Fast-forwarding to today, truth is seen as being relative throughout our western-world's moral conscience.  That means truth varies from person to person, from place to place, and from era to era.  There is no absolute, constant, universal truth that all must embrace, and that is problematic.

 

Due to our presupposition that there is no absolute truth, everyone is an inventor of truth.  Our various versions of truth that are rapidly swirling around our high-tech world have created confusion.  Not knowing what really is true, we throw up our hands in bewilderment.  Like Pilate we ask: "What is truth."  We thus choose to believe whatever captivates our attention to be true, or as 2 Timothy 4:3 puts it, "whatever our itching ears desire to hear." 

 

The sad result of our present cultural confusion over truth is that people are believing the latest lie to be true, which reminds me of 2 Thessalonians 2:9 through 12.

 

"The coming of the lawless one will be in accordance with how Satan works.  He will use all sorts of displays of power through signs and wonders that serve the lie, and all the ways that wickedness deceives those who are perishing.
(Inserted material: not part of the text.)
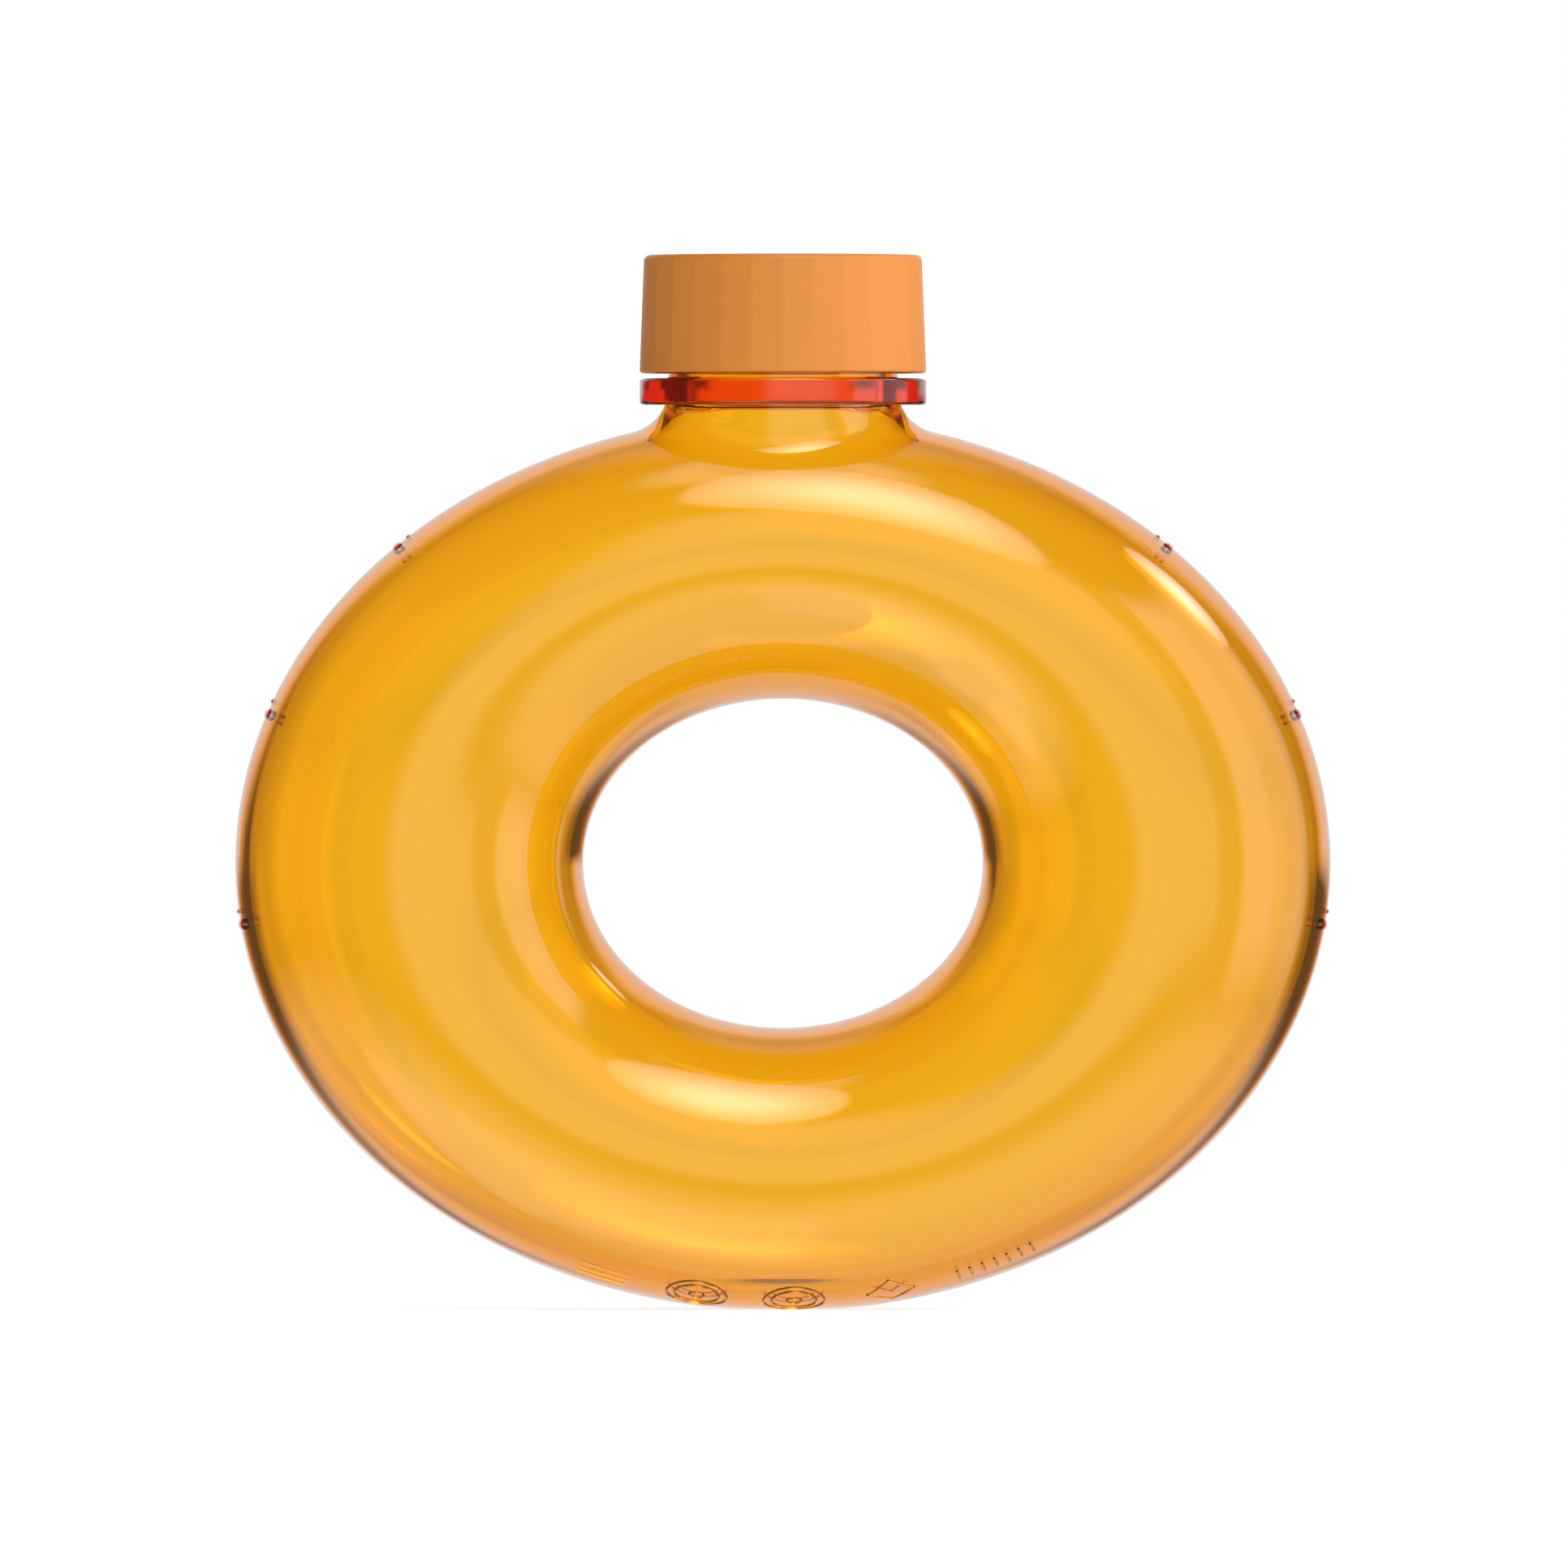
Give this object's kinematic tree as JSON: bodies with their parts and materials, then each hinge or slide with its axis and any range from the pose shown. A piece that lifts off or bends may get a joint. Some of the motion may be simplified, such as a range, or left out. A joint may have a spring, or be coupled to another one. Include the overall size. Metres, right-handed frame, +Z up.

They perish because they refused to love the truth and so be saved.  For this reason God sends them a powerful delusion so that they will believe the lie and so that all will be condemned who have not believed the truth but have delighted in wickedness."

 

I can't be sure that Paul was writing about our day, but it does seem to apply.  Paul predicted a day when God, not Satan, would send a powerful delusion to those who persist in rejecting truth.  Satan would be the tool in God's hand that causes these truth-rejecters to believe "the lie," whatever "the lie" (not a lie) is. 

 

As Christians we cannot afford to be distracted from our mission to make disciples of Jesus and get caught up in the present satanic-influenced delusional battle over what is truth that is consuming our high-tech universe.  We must rise above the fight, simply stand firm as a beacon of God's truth, as God causes all cultures to crumble in confusion.  It's His battle, a battle that will end with the destruction of all nations, as seen in Revelation, chapter 18.